▶ _Extracted data entries_
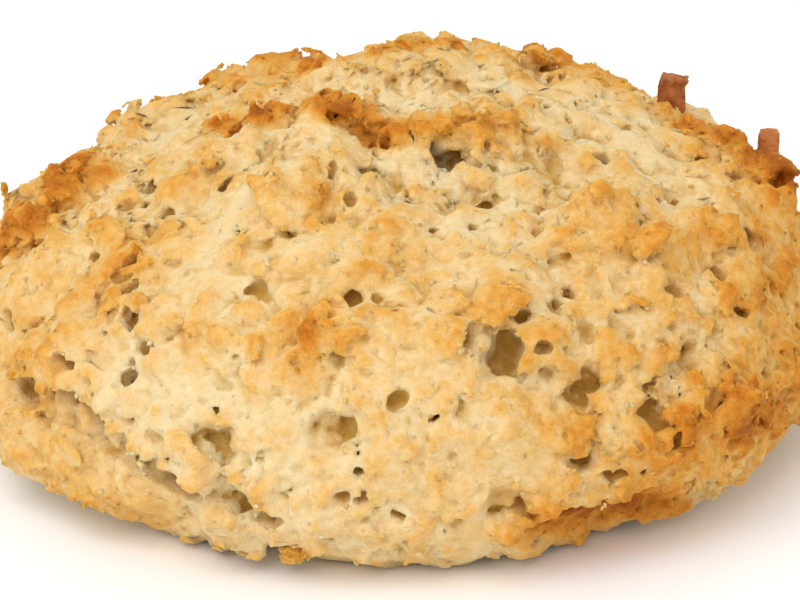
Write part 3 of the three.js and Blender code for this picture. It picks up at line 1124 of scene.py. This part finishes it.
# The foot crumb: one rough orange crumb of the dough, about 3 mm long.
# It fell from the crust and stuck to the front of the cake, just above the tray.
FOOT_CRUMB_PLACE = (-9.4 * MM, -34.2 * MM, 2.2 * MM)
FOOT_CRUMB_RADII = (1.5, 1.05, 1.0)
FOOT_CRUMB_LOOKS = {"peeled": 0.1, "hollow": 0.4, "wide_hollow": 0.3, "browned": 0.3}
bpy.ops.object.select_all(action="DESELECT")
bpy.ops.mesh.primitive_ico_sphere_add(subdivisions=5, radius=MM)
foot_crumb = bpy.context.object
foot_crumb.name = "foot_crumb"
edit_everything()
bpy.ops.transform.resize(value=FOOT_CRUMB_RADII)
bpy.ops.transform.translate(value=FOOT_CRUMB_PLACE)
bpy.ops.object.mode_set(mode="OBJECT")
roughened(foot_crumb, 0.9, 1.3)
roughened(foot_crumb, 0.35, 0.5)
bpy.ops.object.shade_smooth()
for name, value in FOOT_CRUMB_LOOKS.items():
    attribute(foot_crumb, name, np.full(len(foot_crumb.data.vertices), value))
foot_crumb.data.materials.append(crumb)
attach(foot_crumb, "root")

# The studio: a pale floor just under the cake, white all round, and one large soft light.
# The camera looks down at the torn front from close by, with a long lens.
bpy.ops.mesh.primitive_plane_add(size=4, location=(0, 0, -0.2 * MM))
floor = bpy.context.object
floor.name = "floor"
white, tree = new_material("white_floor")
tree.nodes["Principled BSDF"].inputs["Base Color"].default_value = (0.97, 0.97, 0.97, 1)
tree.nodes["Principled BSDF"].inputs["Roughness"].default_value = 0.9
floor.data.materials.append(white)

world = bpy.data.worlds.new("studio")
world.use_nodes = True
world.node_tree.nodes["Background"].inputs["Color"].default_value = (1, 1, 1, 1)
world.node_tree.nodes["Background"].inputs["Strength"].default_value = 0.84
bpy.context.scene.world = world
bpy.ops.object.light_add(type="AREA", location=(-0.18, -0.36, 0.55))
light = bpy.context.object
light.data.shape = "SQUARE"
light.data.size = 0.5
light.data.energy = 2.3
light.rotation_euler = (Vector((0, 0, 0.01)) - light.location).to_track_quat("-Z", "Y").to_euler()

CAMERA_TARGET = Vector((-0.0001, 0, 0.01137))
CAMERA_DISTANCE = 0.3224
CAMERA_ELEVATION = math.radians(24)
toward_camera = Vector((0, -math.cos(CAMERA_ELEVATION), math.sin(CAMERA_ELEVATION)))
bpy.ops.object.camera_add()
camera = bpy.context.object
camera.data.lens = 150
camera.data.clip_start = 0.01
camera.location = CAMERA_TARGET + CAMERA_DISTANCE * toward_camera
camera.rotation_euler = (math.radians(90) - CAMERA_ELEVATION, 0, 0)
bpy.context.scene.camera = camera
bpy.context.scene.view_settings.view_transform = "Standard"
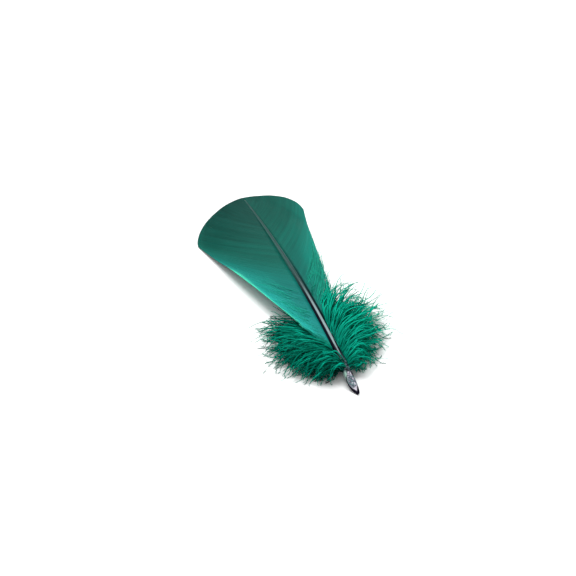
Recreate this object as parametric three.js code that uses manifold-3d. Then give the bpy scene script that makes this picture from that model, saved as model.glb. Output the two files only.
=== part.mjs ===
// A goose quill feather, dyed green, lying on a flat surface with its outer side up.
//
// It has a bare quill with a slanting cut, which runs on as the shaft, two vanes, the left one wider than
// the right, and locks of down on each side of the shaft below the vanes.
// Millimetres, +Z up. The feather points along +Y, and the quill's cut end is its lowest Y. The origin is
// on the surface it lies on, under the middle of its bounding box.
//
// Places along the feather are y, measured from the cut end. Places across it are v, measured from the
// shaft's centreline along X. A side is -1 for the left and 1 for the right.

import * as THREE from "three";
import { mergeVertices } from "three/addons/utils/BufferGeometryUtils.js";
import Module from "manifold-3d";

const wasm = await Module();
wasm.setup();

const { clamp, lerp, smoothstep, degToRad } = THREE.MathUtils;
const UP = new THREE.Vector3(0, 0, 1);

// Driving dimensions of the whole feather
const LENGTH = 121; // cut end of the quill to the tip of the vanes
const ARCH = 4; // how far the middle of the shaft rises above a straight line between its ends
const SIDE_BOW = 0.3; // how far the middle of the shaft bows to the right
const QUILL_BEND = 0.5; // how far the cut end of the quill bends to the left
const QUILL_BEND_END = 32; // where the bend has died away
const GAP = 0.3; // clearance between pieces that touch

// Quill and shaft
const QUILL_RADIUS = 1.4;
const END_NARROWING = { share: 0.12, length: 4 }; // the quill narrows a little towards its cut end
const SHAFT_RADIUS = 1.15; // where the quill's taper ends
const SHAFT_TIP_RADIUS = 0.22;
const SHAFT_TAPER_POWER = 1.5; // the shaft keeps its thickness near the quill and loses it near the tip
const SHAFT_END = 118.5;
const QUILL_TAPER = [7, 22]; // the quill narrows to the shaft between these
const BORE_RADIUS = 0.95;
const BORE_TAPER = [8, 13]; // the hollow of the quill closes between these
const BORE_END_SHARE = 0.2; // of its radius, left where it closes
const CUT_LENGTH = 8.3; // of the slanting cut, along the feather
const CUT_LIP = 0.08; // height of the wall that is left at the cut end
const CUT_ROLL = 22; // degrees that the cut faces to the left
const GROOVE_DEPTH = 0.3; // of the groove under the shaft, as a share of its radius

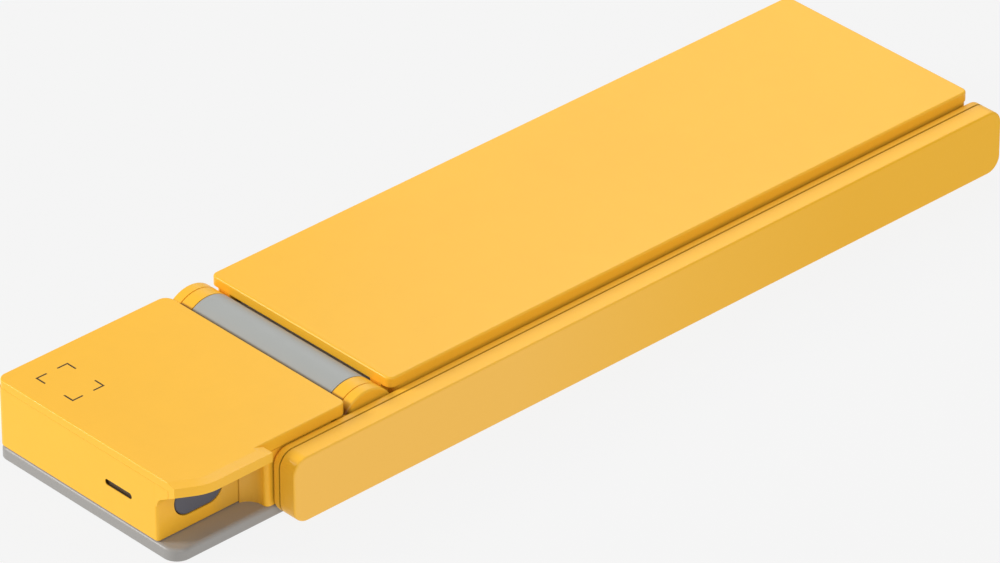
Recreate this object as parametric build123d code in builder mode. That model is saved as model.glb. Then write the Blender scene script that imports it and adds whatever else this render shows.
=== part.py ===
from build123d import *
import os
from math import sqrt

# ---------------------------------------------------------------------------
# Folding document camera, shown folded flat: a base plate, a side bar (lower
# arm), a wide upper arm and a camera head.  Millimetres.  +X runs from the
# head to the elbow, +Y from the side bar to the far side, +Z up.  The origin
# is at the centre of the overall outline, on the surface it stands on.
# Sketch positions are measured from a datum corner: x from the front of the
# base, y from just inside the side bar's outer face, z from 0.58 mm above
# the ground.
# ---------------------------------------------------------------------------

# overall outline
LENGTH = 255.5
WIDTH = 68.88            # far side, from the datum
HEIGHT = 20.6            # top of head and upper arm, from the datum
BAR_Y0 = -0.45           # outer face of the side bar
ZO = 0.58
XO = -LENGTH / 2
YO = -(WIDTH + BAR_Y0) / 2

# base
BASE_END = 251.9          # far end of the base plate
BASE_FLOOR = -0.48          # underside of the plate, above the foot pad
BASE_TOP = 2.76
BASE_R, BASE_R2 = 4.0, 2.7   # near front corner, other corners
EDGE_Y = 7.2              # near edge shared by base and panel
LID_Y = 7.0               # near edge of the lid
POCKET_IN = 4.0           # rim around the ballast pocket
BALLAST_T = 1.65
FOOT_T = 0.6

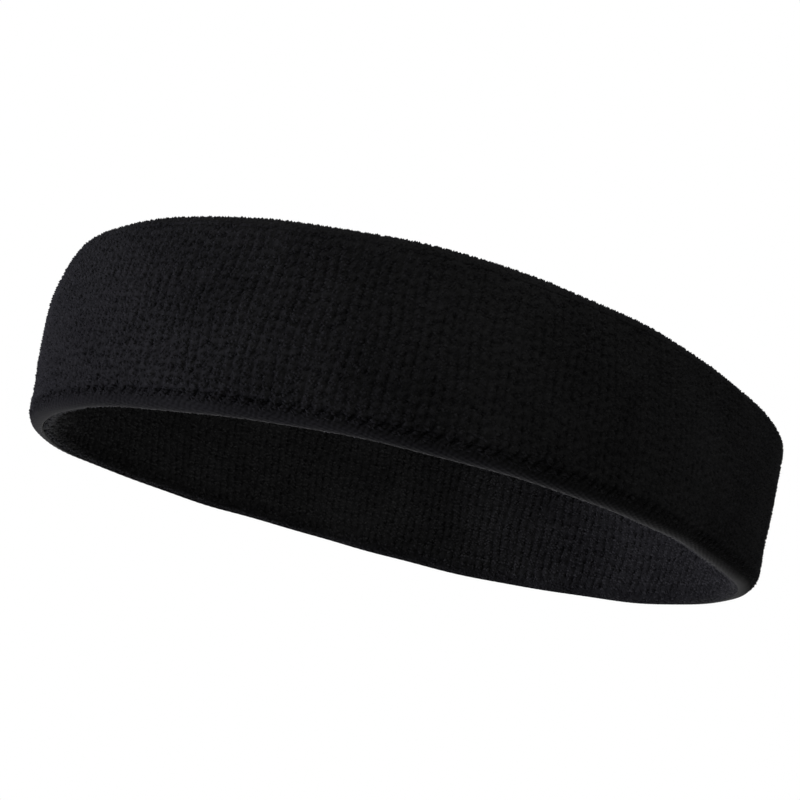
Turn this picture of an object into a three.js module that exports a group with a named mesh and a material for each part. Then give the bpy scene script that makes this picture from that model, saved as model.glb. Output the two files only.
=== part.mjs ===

▶ _EXERCISE BRIEF_
All the entries above need to be reproduced exactly.

▶ _CORRECT OUTPUT_
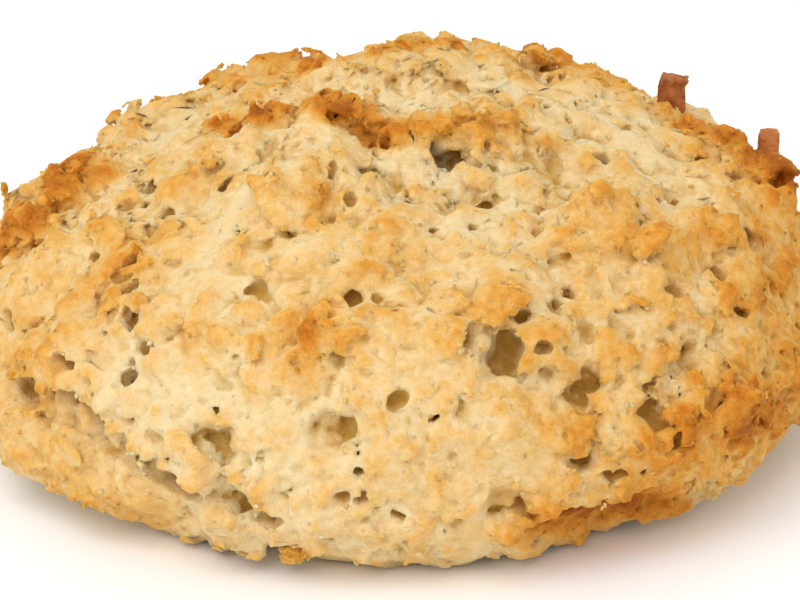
Write part 3 of the three.js and Blender code for this picture. It picks up at line 1124 of scene.py. This part finishes it.
# The foot crumb: one rough orange crumb of the dough, about 3 mm long.
# It fell from the crust and stuck to the front of the cake, just above the tray.
FOOT_CRUMB_PLACE = (-9.4 * MM, -34.2 * MM, 2.2 * MM)
FOOT_CRUMB_RADII = (1.5, 1.05, 1.0)
FOOT_CRUMB_LOOKS = {"peeled": 0.1, "hollow": 0.4, "wide_hollow": 0.3, "browned": 0.3}
bpy.ops.object.select_all(action="DESELECT")
bpy.ops.mesh.primitive_ico_sphere_add(subdivisions=5, radius=MM)
foot_crumb = bpy.context.object
foot_crumb.name = "foot_crumb"
edit_everything()
bpy.ops.transform.resize(value=FOOT_CRUMB_RADII)
bpy.ops.transform.translate(value=FOOT_CRUMB_PLACE)
bpy.ops.object.mode_set(mode="OBJECT")
roughened(foot_crumb, 0.9, 1.3)
roughened(foot_crumb, 0.35, 0.5)
bpy.ops.object.shade_smooth()
for name, value in FOOT_CRUMB_LOOKS.items():
    attribute(foot_crumb, name, np.full(len(foot_crumb.data.vertices), value))
foot_crumb.data.materials.append(crumb)
attach(foot_crumb, "root")

# The studio: a pale floor just under the cake, white all round, and one large soft light.
# The camera looks down at the torn front from close by, with a long lens.
bpy.ops.mesh.primitive_plane_add(size=4, location=(0, 0, -0.2 * MM))
floor = bpy.context.object
floor.name = "floor"
white, tree = new_material("white_floor")
tree.nodes["Principled BSDF"].inputs["Base Color"].default_value = (0.97, 0.97, 0.97, 1)
tree.nodes["Principled BSDF"].inputs["Roughness"].default_value = 0.9
floor.data.materials.append(white)

world = bpy.data.worlds.new("studio")
world.use_nodes = True
world.node_tree.nodes["Background"].inputs["Color"].default_value = (1, 1, 1, 1)
world.node_tree.nodes["Background"].inputs["Strength"].default_value = 0.84
bpy.context.scene.world = world
bpy.ops.object.light_add(type="AREA", location=(-0.18, -0.36, 0.55))
light = bpy.context.object
light.data.shape = "SQUARE"
light.data.size = 0.5
light.data.energy = 2.3
light.rotation_euler = (Vector((0, 0, 0.01)) - light.location).to_track_quat("-Z", "Y").to_euler()

CAMERA_TARGET = Vector((-0.0001, 0, 0.01137))
CAMERA_DISTANCE = 0.3224
CAMERA_ELEVATION = math.radians(24)
toward_camera = Vector((0, -math.cos(CAMERA_ELEVATION), math.sin(CAMERA_ELEVATION)))
bpy.ops.object.camera_add()
camera = bpy.context.object
camera.data.lens = 150
camera.data.clip_start = 0.01
camera.location = CAMERA_TARGET + CAMERA_DISTANCE * toward_camera
camera.rotation_euler = (math.radians(90) - CAMERA_ELEVATION, 0, 0)
bpy.context.scene.camera = camera
bpy.context.scene.view_settings.view_transform = "Standard"
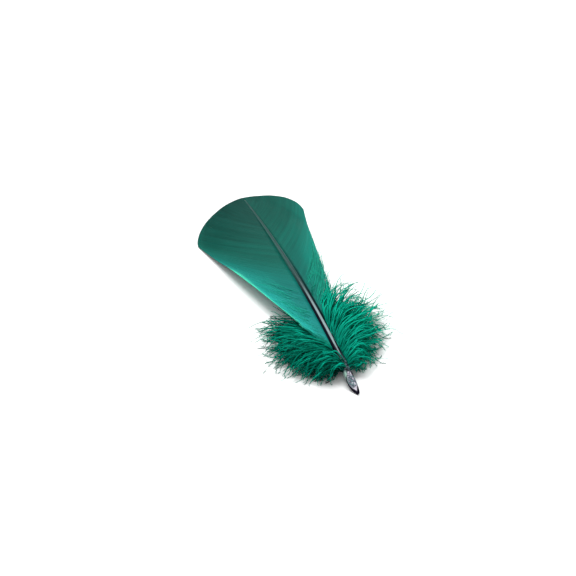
Recreate this object as parametric three.js code that uses manifold-3d. Then give the bpy scene script that makes this picture from that model, saved as model.glb. Output the two files only.
=== part.mjs ===
// A goose quill feather, dyed green, lying on a flat surface with its outer side up.
//
// It has a bare quill with a slanting cut, which runs on as the shaft, two vanes, the left one wider than
// the right, and locks of down on each side of the shaft below the vanes.
// Millimetres, +Z up. The feather points along +Y, and the quill's cut end is its lowest Y. The origin is
// on the surface it lies on, under the middle of its bounding box.
//
// Places along the feather are y, measured from the cut end. Places across it are v, measured from the
// shaft's centreline along X. A side is -1 for the left and 1 for the right.

import * as THREE from "three";
import { mergeVertices } from "three/addons/utils/BufferGeometryUtils.js";
import Module from "manifold-3d";

const wasm = await Module();
wasm.setup();

const { clamp, lerp, smoothstep, degToRad } = THREE.MathUtils;
const UP = new THREE.Vector3(0, 0, 1);

// Driving dimensions of the whole feather
const LENGTH = 121; // cut end of the quill to the tip of the vanes
const ARCH = 4; // how far the middle of the shaft rises above a straight line between its ends
const SIDE_BOW = 0.3; // how far the middle of the shaft bows to the right
const QUILL_BEND = 0.5; // how far the cut end of the quill bends to the left
const QUILL_BEND_END = 32; // where the bend has died away
const GAP = 0.3; // clearance between pieces that touch

// Quill and shaft
const QUILL_RADIUS = 1.4;
const END_NARROWING = { share: 0.12, length: 4 }; // the quill narrows a little towards its cut end
const SHAFT_RADIUS = 1.15; // where the quill's taper ends
const SHAFT_TIP_RADIUS = 0.22;
const SHAFT_TAPER_POWER = 1.5; // the shaft keeps its thickness near the quill and loses it near the tip
const SHAFT_END = 118.5;
const QUILL_TAPER = [7, 22]; // the quill narrows to the shaft between these
const BORE_RADIUS = 0.95;
const BORE_TAPER = [8, 13]; // the hollow of the quill closes between these
const BORE_END_SHARE = 0.2; // of its radius, left where it closes
const CUT_LENGTH = 8.3; // of the slanting cut, along the feather
const CUT_LIP = 0.08; // height of the wall that is left at the cut end
const CUT_ROLL = 22; // degrees that the cut faces to the left
const GROOVE_DEPTH = 0.3; // of the groove under the shaft, as a share of its radius

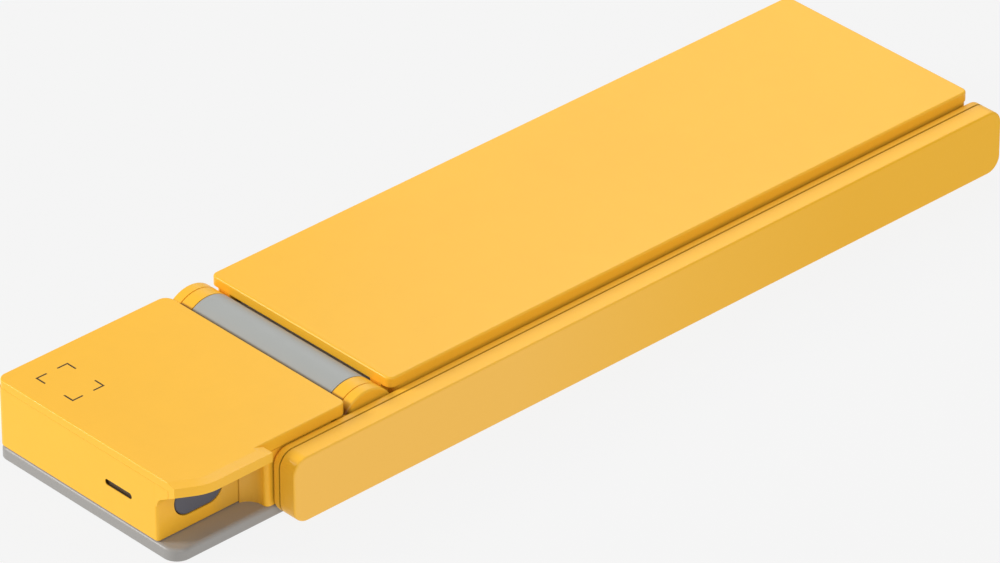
Recreate this object as parametric build123d code in builder mode. That model is saved as model.glb. Then write the Blender scene script that imports it and adds whatever else this render shows.
=== part.py ===
from build123d import *
import os
from math import sqrt

# ---------------------------------------------------------------------------
# Folding document camera, shown folded flat: a base plate, a side bar (lower
# arm), a wide upper arm and a camera head.  Millimetres.  +X runs from the
# head to the elbow, +Y from the side bar to the far side, +Z up.  The origin
# is at the centre of the overall outline, on the surface it stands on.
# Sketch positions are measured from a datum corner: x from the front of the
# base, y from just inside the side bar's outer face, z from 0.58 mm above
# the ground.
# ---------------------------------------------------------------------------

# overall outline
LENGTH = 255.5
WIDTH = 68.88            # far side, from the datum
HEIGHT = 20.6            # top of head and upper arm, from the datum
BAR_Y0 = -0.45           # outer face of the side bar
ZO = 0.58
XO = -LENGTH / 2
YO = -(WIDTH + BAR_Y0) / 2

# base
BASE_END = 251.9          # far end of the base plate
BASE_FLOOR = -0.48          # underside of the plate, above the foot pad
BASE_TOP = 2.76
BASE_R, BASE_R2 = 4.0, 2.7   # near front corner, other corners
EDGE_Y = 7.2              # near edge shared by base and panel
LID_Y = 7.0               # near edge of the lid
POCKET_IN = 4.0           # rim around the ballast pocket
BALLAST_T = 1.65
FOOT_T = 0.6

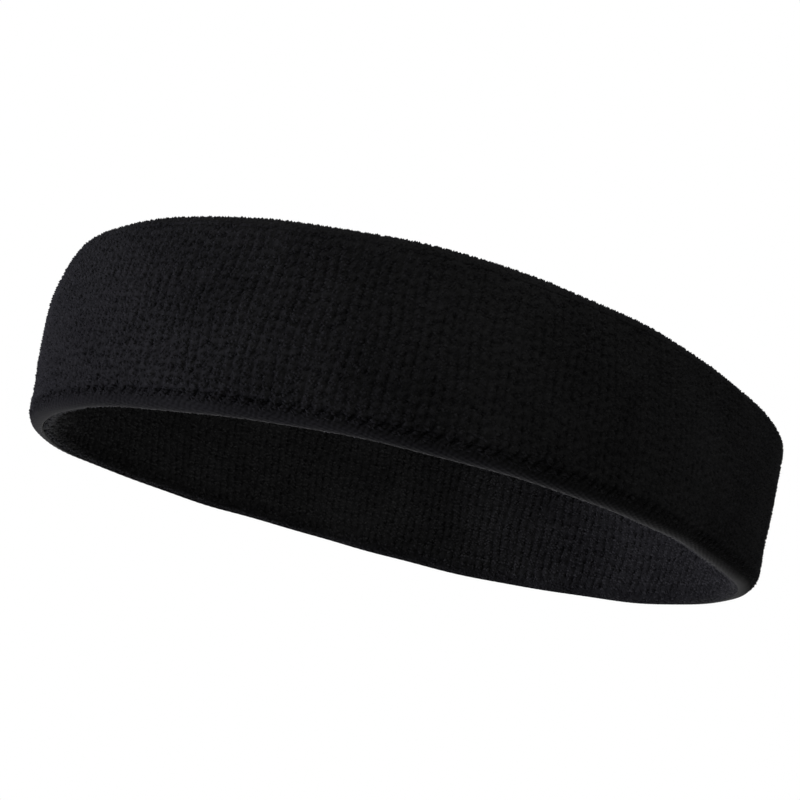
Turn this picture of an object into a three.js module that exports a group with a named mesh and a material for each part. Then give the bpy scene script that makes this picture from that model, saved as model.glb. Output the two files only.
=== part.mjs ===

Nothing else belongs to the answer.